Given exercise: Drop every picture and give the entries back exactly.

[Stored records]
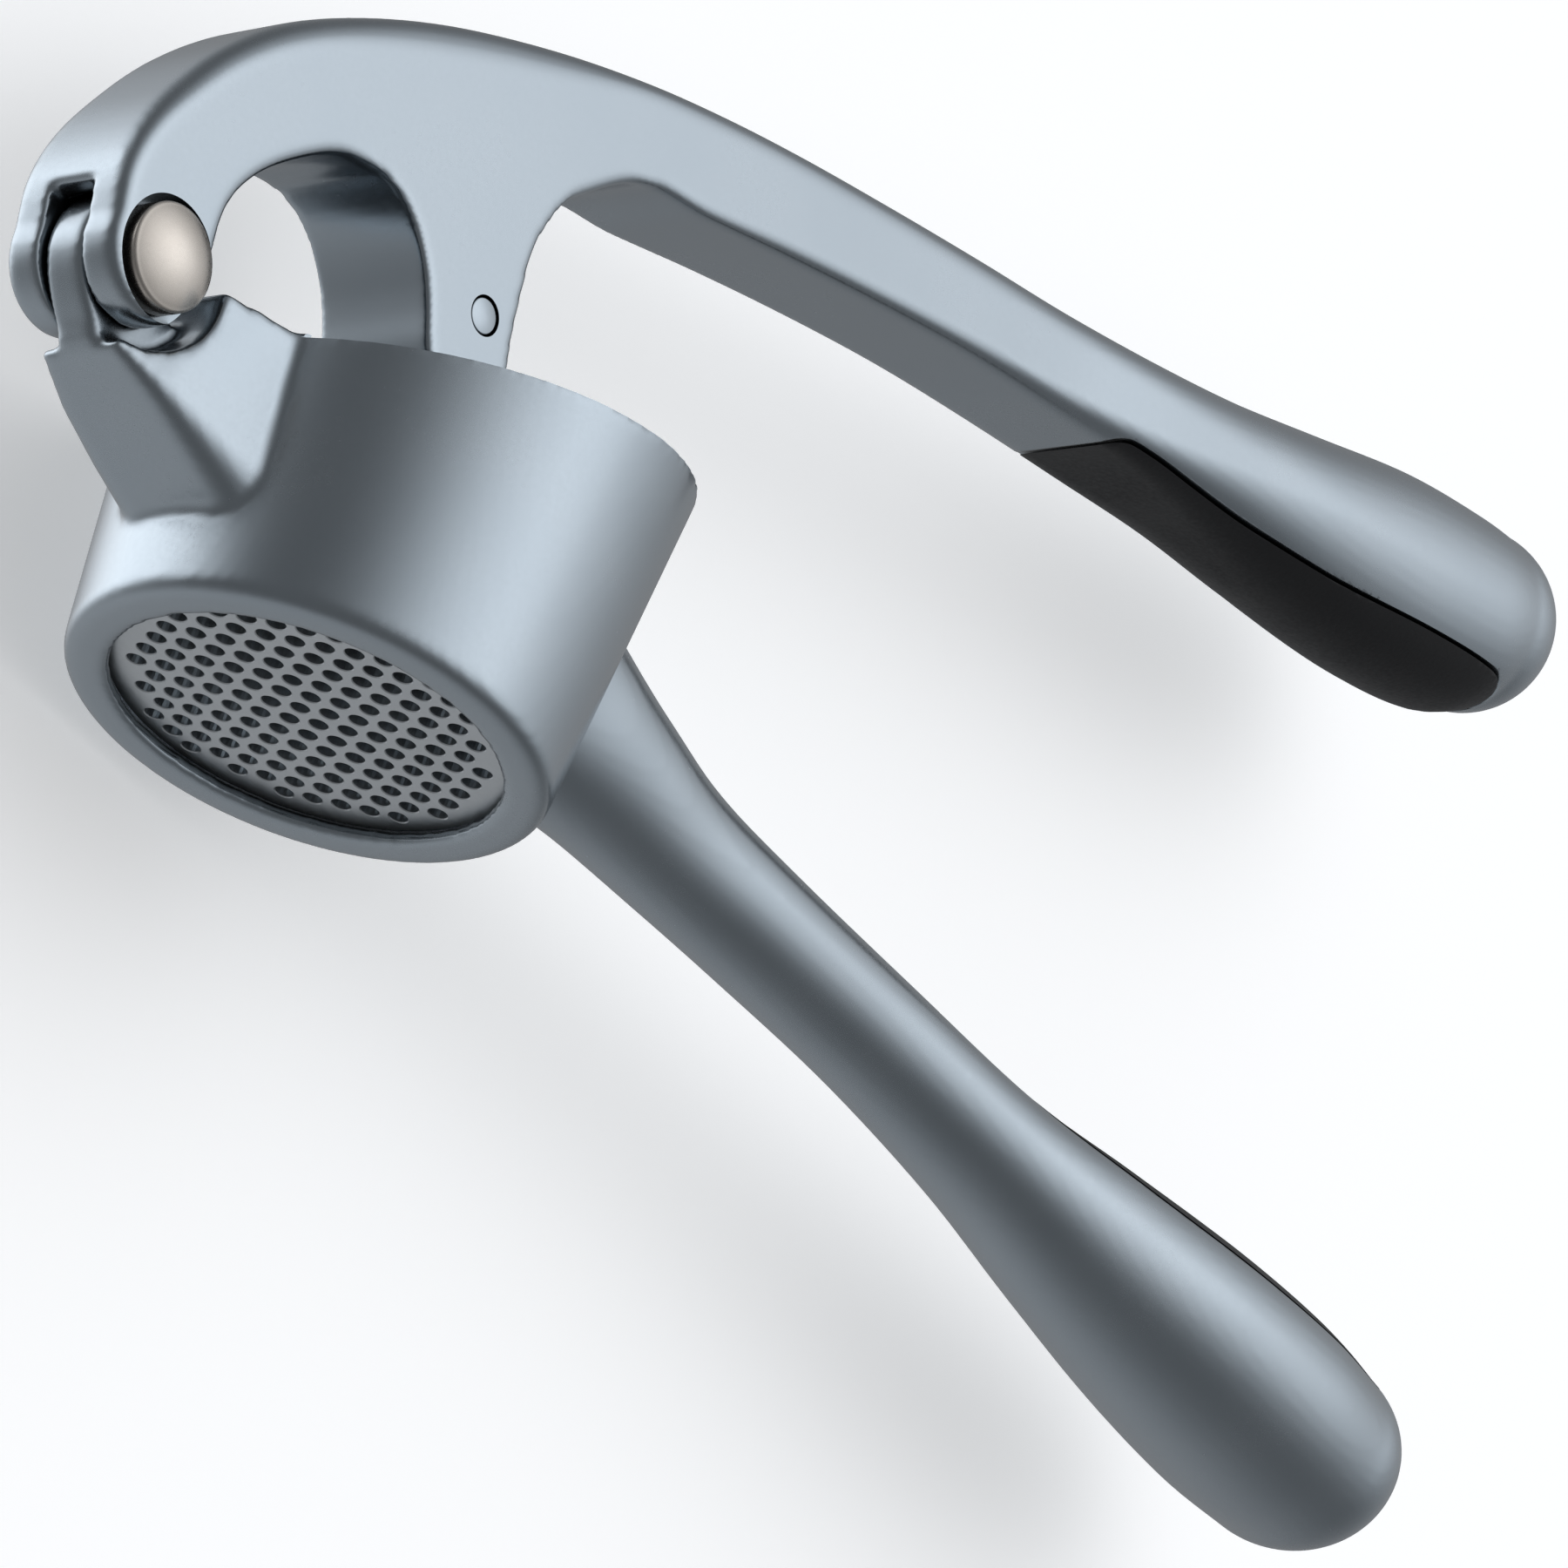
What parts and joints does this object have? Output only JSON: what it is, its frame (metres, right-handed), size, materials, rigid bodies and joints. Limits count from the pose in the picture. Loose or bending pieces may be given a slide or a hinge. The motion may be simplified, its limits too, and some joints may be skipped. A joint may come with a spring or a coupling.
{
  "type": "garlic press",
  "caption": "Hand garlic press: slanted round cup with sieve, hinged arch handle carrying a pivoting plunger, teardrop handle ends with soft inner grips.",
  "frame": {"origin": "middle of the bounding box's base: the press lies on its side, its cup's rim just reaching z = 0", "axes": "+X from the hinge towards the handle ends, along the lower handle; +Y out of the cup's mouth; +Z along the hinge pin"},
  "size_m": [0.1748, 0.0974, 0.04],
  "materials": {
    "cast_zinc": "satin blue-grey coated cast zinc",
    "pin_nickel": "satin warm nickel",
    "sieve_steel": "brushed stainless steel",
    "soft_grip": "matt black soft rubber"
  },
  "bodies": {
    "lower": {"lower_handle": "cast_zinc", "sieve": "sieve_steel", "lower_grip": "soft_grip"},
    "upper": {"upper_handle": "cast_zinc", "hinge_pin": "pin_nickel", "plunger_pin": "cast_zinc", "upper_grip": "soft_grip"},
    "plunger": {"plunger": "cast_zinc"}
  },
  "joints": [
    {"name": "handle_hinge", "type": "hinge", "parent": "lower", "child": "upper", "pos_m": [-0.08135, -0.03121, 0.02], "axis": [0, 0, 1], "range_deg": [-18, 50]},
    {"name": "plunger_pivot", "type": "hinge", "parent": "upper", "child": "plunger", "pos_m": [-0.05285, -0.01561, 0.02], "axis": [0, 0, 1], "range_deg": [-13, 5]}
  ],
  "couplings": [
    {"joint": "plunger_pivot", "follows": "handle_hinge", "ratio": -0.25}
  ]
}
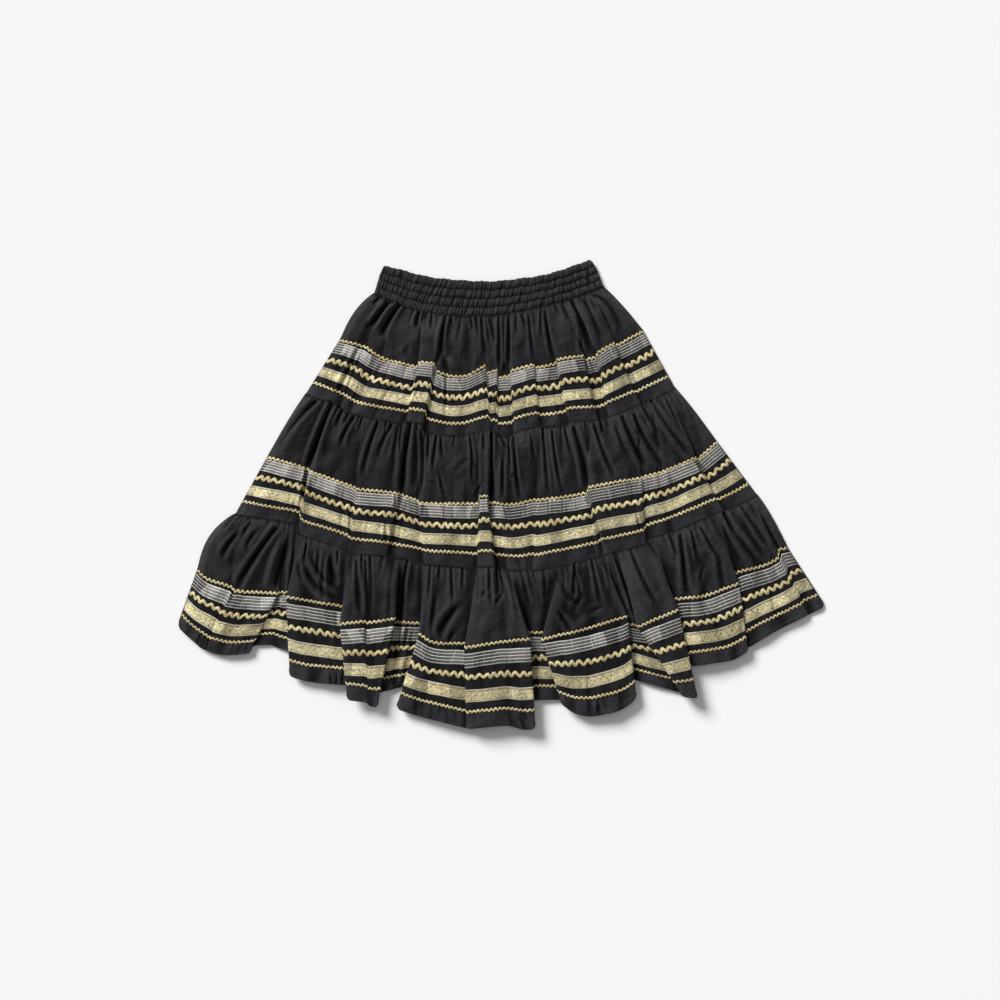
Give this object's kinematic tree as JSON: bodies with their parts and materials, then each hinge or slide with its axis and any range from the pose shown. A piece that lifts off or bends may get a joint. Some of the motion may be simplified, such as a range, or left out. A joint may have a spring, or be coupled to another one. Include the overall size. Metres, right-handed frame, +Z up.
{
  "type": "square dance skirt",
  "caption": "Gathered tiered dance skirt with an elastic waistband and rows of rickrack, ribbon and braid, laid flat.",
  "frame": {"origin": "on the ground under the middle of the skirt as it lies", "axes": "+X across the hem towards the right of the front as it is seen, +Y towards the waist, +Z up off the ground, out of the front"},
  "size_m": [0.9933, 0.7171, 0.0311],
  "materials": {
    "cotton": "matt black woven cotton",
    "gold_rickrack": "gold metallic rickrack",
    "silver_ribbon": "silver striped metallic ribbon",
    "gold_braid": "gold metallic braid with silver edges"
  },
  "bodies": {
    "root": {"waistband_front": "cotton", "waistband_back": "cotton", "tier_1_front": "cotton", "tier_1_rickrack_upper_front": "gold_rickrack", "tier_1_silver_ribbon_front": "silver_ribbon", "tier_1_rickrack_wide_front": "gold_rickrack", "tier_1_gold_braid_front": "gold_braid", "tier_1_rickrack_lower_front": "gold_rickrack", "tier_1_back": "cotton", "tier_1_rickrack_upper_back": "gold_rickrack", "tier_1_silver_ribbon_back": "silver_ribbon", "tier_1_rickrack_wide_back": "gold_rickrack", "tier_1_gold_braid_back": "gold_braid", "tier_1_rickrack_lower_back": "gold_rickrack", "tier_2_front": "cotton", "tier_2_rickrack_upper_front": "gold_rickrack", "tier_2_silver_ribbon_front": "silver_ribbon", "tier_2_rickrack_wide_front": "gold_rickrack", "tier_2_gold_braid_front": "gold_braid", "tier_2_rickrack_lower_front": "gold_rickrack", "tier_2_back": "cotton", "tier_2_rickrack_upper_back": "gold_rickrack", "tier_2_silver_ribbon_back": "silver_ribbon", "tier_2_rickrack_wide_back": "gold_rickrack", "tier_2_gold_braid_back": "gold_braid", "tier_2_rickrack_lower_back": "gold_rickrack", "tier_3_front": "cotton", "tier_3_rickrack_upper_front": "gold_rickrack", "tier_3_silver_ribbon_front": "silver_ribbon", "tier_3_rickrack_wide_front": "gold_rickrack", "tier_3_gold_braid_front": "gold_braid", "tier_3_rickrack_lower_front": "gold_rickrack", "tier_3_back": "cotton", "tier_3_rickrack_upper_back": "gold_rickrack", "tier_3_silver_ribbon_back": "silver_ribbon", "tier_3_rickrack_wide_back": "gold_rickrack", "tier_3_gold_braid_back": "gold_braid", "tier_3_rickrack_lower_back": "gold_rickrack"}
  },
  "joints": []
}
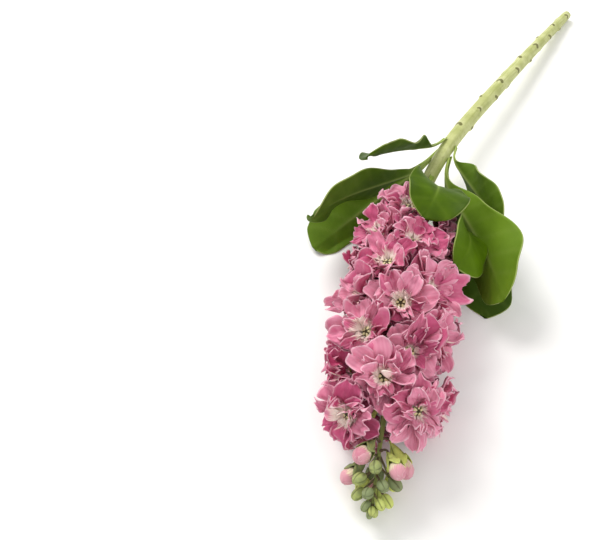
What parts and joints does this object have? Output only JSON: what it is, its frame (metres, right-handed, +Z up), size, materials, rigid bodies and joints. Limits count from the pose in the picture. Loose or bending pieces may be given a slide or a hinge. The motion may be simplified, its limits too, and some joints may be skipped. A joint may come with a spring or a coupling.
{
  "type": "cut stock flower stem",
  "caption": "Cut stem of pink double stock, lying down: bare scarred stem, tuft of spoon-shaped leaves, dense spike of ruffled florets and green buds at its tip.",
  "frame": {"origin": "centre of the bounding box's base, on the surface that the stem lies on", "axes": "+X runs along the stem from its cut end to the buds at its tip, +Z is up"},
  "size_m": [0.5366, 0.1418, 0.071],
  "materials": {
    "petal_pink": "thin soft petal, satin, lighter at its rim and cream at its claw",
    "stem_green": "fresh pale green stem, satin, with olive brown leaf scars",
    "leaf_green": "smooth green leaf, satin, paler at its midrib and underneath"
  },
  "bodies": {
    "root": {"stem": "stem_green", "floret_01": "petal_pink", "floret_02": "petal_pink", "floret_03": "petal_pink", "floret_04": "petal_pink", "floret_05": "petal_pink", "floret_06": "petal_pink", "floret_07": "petal_pink", "floret_08": "petal_pink", "floret_09": "petal_pink", "floret_10": "petal_pink", "floret_11": "petal_pink", "floret_12": "petal_pink", "floret_13": "petal_pink", "floret_14": "petal_pink", "floret_15": "petal_pink", "floret_16": "petal_pink", "floret_17": "petal_pink", "floret_18": "petal_pink", "floret_19": "petal_pink", "floret_20": "petal_pink", "floret_21": "petal_pink", "floret_22": "petal_pink", "floret_23": "petal_pink", "floret_24": "petal_pink", "floret_25": "petal_pink", "pink_bud_01": "petal_pink", "pink_bud_02": "petal_pink", "pink_bud_03": "petal_pink", "pink_bud_04": "petal_pink", "pink_bud_05": "petal_pink", "leaf_01": "leaf_green", "leaf_02": "leaf_green", "leaf_03": "leaf_green", "leaf_04": "leaf_green", "leaf_05": "leaf_green", "leaf_06": "leaf_green", "leaf_07": "leaf_green", "leaf_08": "leaf_green"}
  },
  "joints": []
}
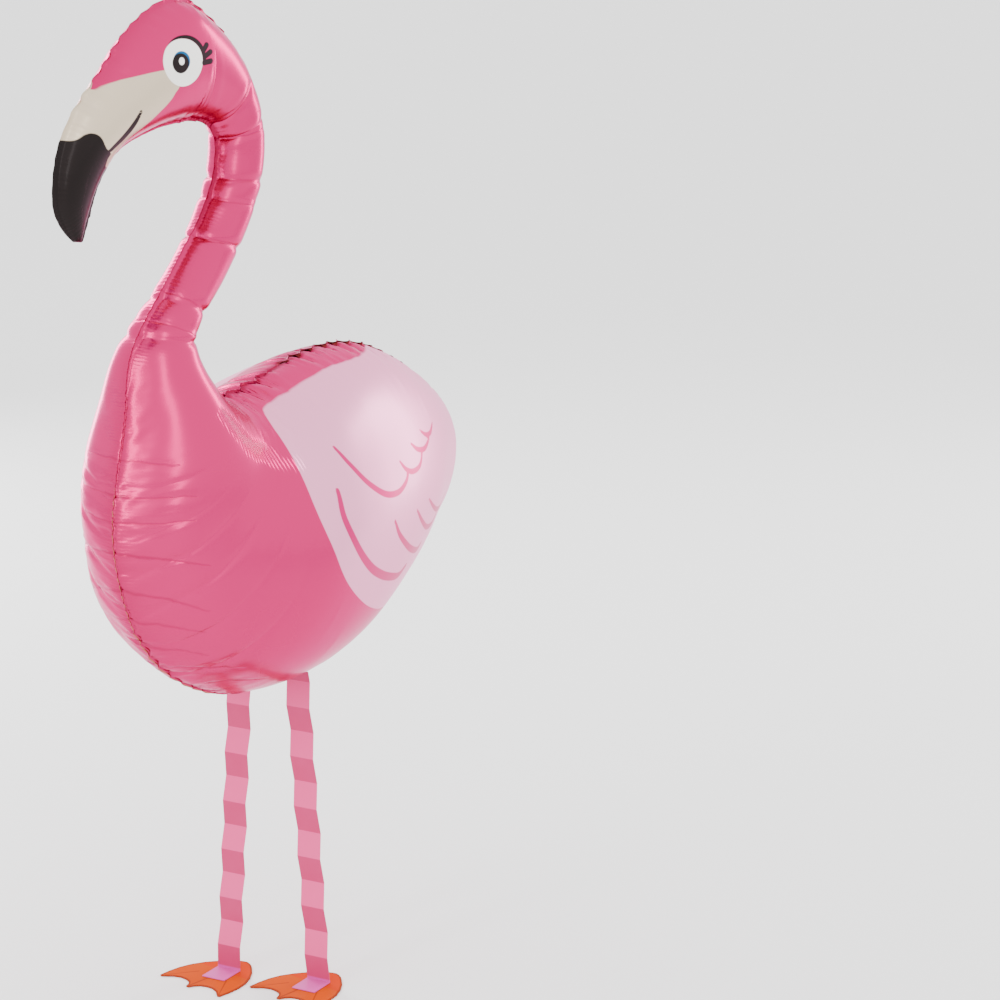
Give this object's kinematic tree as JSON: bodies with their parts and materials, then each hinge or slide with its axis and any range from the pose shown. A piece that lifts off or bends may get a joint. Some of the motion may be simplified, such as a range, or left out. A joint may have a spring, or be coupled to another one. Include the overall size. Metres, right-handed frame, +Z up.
{
  "type": "flamingo walking balloon",
  "caption": "Inflated film balloon shaped as a standing flamingo with curved neck, hooked beak and forked tail, on folded strip legs with flat webbed card feet.",
  "frame": {"origin": "on the floor under the middle of the bird's overall length and width", "axes": "+Z up, the bird faces -X, +Y towards the bird's right side; metres"},
  "size_m": [0.6456, 0.278, 1.0064],
  "materials": {
    "film": "metallised pink film, glossy",
    "leg_strip": "satin pink plastic strip in light and dark bands",
    "foot_card": "satin orange coated card"
  },
  "bodies": {
    "root": {"balloon": "film", "left_leg": "leg_strip", "right_leg": "leg_strip", "left_foot": "foot_card", "right_foot": "foot_card"}
  },
  "joints": []
}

Task solution:
What parts and joints does this object have? Output only JSON: what it is, its frame (metres, right-handed), size, materials, rigid bodies and joints. Limits count from the pose in the picture. Loose or bending pieces may be given a slide or a hinge. The motion may be simplified, its limits too, and some joints may be skipped. A joint may come with a spring or a coupling.
{
  "type": "garlic press",
  "caption": "Hand garlic press: slanted round cup with sieve, hinged arch handle carrying a pivoting plunger, teardrop handle ends with soft inner grips.",
  "frame": {"origin": "middle of the bounding box's base: the press lies on its side, its cup's rim just reaching z = 0", "axes": "+X from the hinge towards the handle ends, along the lower handle; +Y out of the cup's mouth; +Z along the hinge pin"},
  "size_m": [0.1748, 0.0974, 0.04],
  "materials": {
    "cast_zinc": "satin blue-grey coated cast zinc",
    "pin_nickel": "satin warm nickel",
    "sieve_steel": "brushed stainless steel",
    "soft_grip": "matt black soft rubber"
  },
  "bodies": {
    "lower": {"lower_handle": "cast_zinc", "sieve": "sieve_steel", "lower_grip": "soft_grip"},
    "upper": {"upper_handle": "cast_zinc", "hinge_pin": "pin_nickel", "plunger_pin": "cast_zinc", "upper_grip": "soft_grip"},
    "plunger": {"plunger": "cast_zinc"}
  },
  "joints": [
    {"name": "handle_hinge", "type": "hinge", "parent": "lower", "child": "upper", "pos_m": [-0.08135, -0.03121, 0.02], "axis": [0, 0, 1], "range_deg": [-18, 50]},
    {"name": "plunger_pivot", "type": "hinge", "parent": "upper", "child": "plunger", "pos_m": [-0.05285, -0.01561, 0.02], "axis": [0, 0, 1], "range_deg": [-13, 5]}
  ],
  "couplings": [
    {"joint": "plunger_pivot", "follows": "handle_hinge", "ratio": -0.25}
  ]
}
Give this object's kinematic tree as JSON: bodies with their parts and materials, then each hinge or slide with its axis and any range from the pose shown. A piece that lifts off or bends may get a joint. Some of the motion may be simplified, such as a range, or left out. A joint may have a spring, or be coupled to another one. Include the overall size. Metres, right-handed frame, +Z up.
{
  "type": "square dance skirt",
  "caption": "Gathered tiered dance skirt with an elastic waistband and rows of rickrack, ribbon and braid, laid flat.",
  "frame": {"origin": "on the ground under the middle of the skirt as it lies", "axes": "+X across the hem towards the right of the front as it is seen, +Y towards the waist, +Z up off the ground, out of the front"},
  "size_m": [0.9933, 0.7171, 0.0311],
  "materials": {
    "cotton": "matt black woven cotton",
    "gold_rickrack": "gold metallic rickrack",
    "silver_ribbon": "silver striped metallic ribbon",
    "gold_braid": "gold metallic braid with silver edges"
  },
  "bodies": {
    "root": {"waistband_front": "cotton", "waistband_back": "cotton", "tier_1_front": "cotton", "tier_1_rickrack_upper_front": "gold_rickrack", "tier_1_silver_ribbon_front": "silver_ribbon", "tier_1_rickrack_wide_front": "gold_rickrack", "tier_1_gold_braid_front": "gold_braid", "tier_1_rickrack_lower_front": "gold_rickrack", "tier_1_back": "cotton", "tier_1_rickrack_upper_back": "gold_rickrack", "tier_1_silver_ribbon_back": "silver_ribbon", "tier_1_rickrack_wide_back": "gold_rickrack", "tier_1_gold_braid_back": "gold_braid", "tier_1_rickrack_lower_back": "gold_rickrack", "tier_2_front": "cotton", "tier_2_rickrack_upper_front": "gold_rickrack", "tier_2_silver_ribbon_front": "silver_ribbon", "tier_2_rickrack_wide_front": "gold_rickrack", "tier_2_gold_braid_front": "gold_braid", "tier_2_rickrack_lower_front": "gold_rickrack", "tier_2_back": "cotton", "tier_2_rickrack_upper_back": "gold_rickrack", "tier_2_silver_ribbon_back": "silver_ribbon", "tier_2_rickrack_wide_back": "gold_rickrack", "tier_2_gold_braid_back": "gold_braid", "tier_2_rickrack_lower_back": "gold_rickrack", "tier_3_front": "cotton", "tier_3_rickrack_upper_front": "gold_rickrack", "tier_3_silver_ribbon_front": "silver_ribbon", "tier_3_rickrack_wide_front": "gold_rickrack", "tier_3_gold_braid_front": "gold_braid", "tier_3_rickrack_lower_front": "gold_rickrack", "tier_3_back": "cotton", "tier_3_rickrack_upper_back": "gold_rickrack", "tier_3_silver_ribbon_back": "silver_ribbon", "tier_3_rickrack_wide_back": "gold_rickrack", "tier_3_gold_braid_back": "gold_braid", "tier_3_rickrack_lower_back": "gold_rickrack"}
  },
  "joints": []
}
What parts and joints does this object have? Output only JSON: what it is, its frame (metres, right-handed, +Z up), size, materials, rigid bodies and joints. Limits count from the pose in the picture. Loose or bending pieces may be given a slide or a hinge. The motion may be simplified, its limits too, and some joints may be skipped. A joint may come with a spring or a coupling.
{
  "type": "cut stock flower stem",
  "caption": "Cut stem of pink double stock, lying down: bare scarred stem, tuft of spoon-shaped leaves, dense spike of ruffled florets and green buds at its tip.",
  "frame": {"origin": "centre of the bounding box's base, on the surface that the stem lies on", "axes": "+X runs along the stem from its cut end to the buds at its tip, +Z is up"},
  "size_m": [0.5366, 0.1418, 0.071],
  "materials": {
    "petal_pink": "thin soft petal, satin, lighter at its rim and cream at its claw",
    "stem_green": "fresh pale green stem, satin, with olive brown leaf scars",
    "leaf_green": "smooth green leaf, satin, paler at its midrib and underneath"
  },
  "bodies": {
    "root": {"stem": "stem_green", "floret_01": "petal_pink", "floret_02": "petal_pink", "floret_03": "petal_pink", "floret_04": "petal_pink", "floret_05": "petal_pink", "floret_06": "petal_pink", "floret_07": "petal_pink", "floret_08": "petal_pink", "floret_09": "petal_pink", "floret_10": "petal_pink", "floret_11": "petal_pink", "floret_12": "petal_pink", "floret_13": "petal_pink", "floret_14": "petal_pink", "floret_15": "petal_pink", "floret_16": "petal_pink", "floret_17": "petal_pink", "floret_18": "petal_pink", "floret_19": "petal_pink", "floret_20": "petal_pink", "floret_21": "petal_pink", "floret_22": "petal_pink", "floret_23": "petal_pink", "floret_24": "petal_pink", "floret_25": "petal_pink", "pink_bud_01": "petal_pink", "pink_bud_02": "petal_pink", "pink_bud_03": "petal_pink", "pink_bud_04": "petal_pink", "pink_bud_05": "petal_pink", "leaf_01": "leaf_green", "leaf_02": "leaf_green", "leaf_03": "leaf_green", "leaf_04": "leaf_green", "leaf_05": "leaf_green", "leaf_06": "leaf_green", "leaf_07": "leaf_green", "leaf_08": "leaf_green"}
  },
  "joints": []
}
Give this object's kinematic tree as JSON: bodies with their parts and materials, then each hinge or slide with its axis and any range from the pose shown. A piece that lifts off or bends may get a joint. Some of the motion may be simplified, such as a range, or left out. A joint may have a spring, or be coupled to another one. Include the overall size. Metres, right-handed frame, +Z up.
{
  "type": "flamingo walking balloon",
  "caption": "Inflated film balloon shaped as a standing flamingo with curved neck, hooked beak and forked tail, on folded strip legs with flat webbed card feet.",
  "frame": {"origin": "on the floor under the middle of the bird's overall length and width", "axes": "+Z up, the bird faces -X, +Y towards the bird's right side; metres"},
  "size_m": [0.6456, 0.278, 1.0064],
  "materials": {
    "film": "metallised pink film, glossy",
    "leg_strip": "satin pink plastic strip in light and dark bands",
    "foot_card": "satin orange coated card"
  },
  "bodies": {
    "root": {"balloon": "film", "left_leg": "leg_strip", "right_leg": "leg_strip", "left_foot": "foot_card", "right_foot": "foot_card"}
  },
  "joints": []
}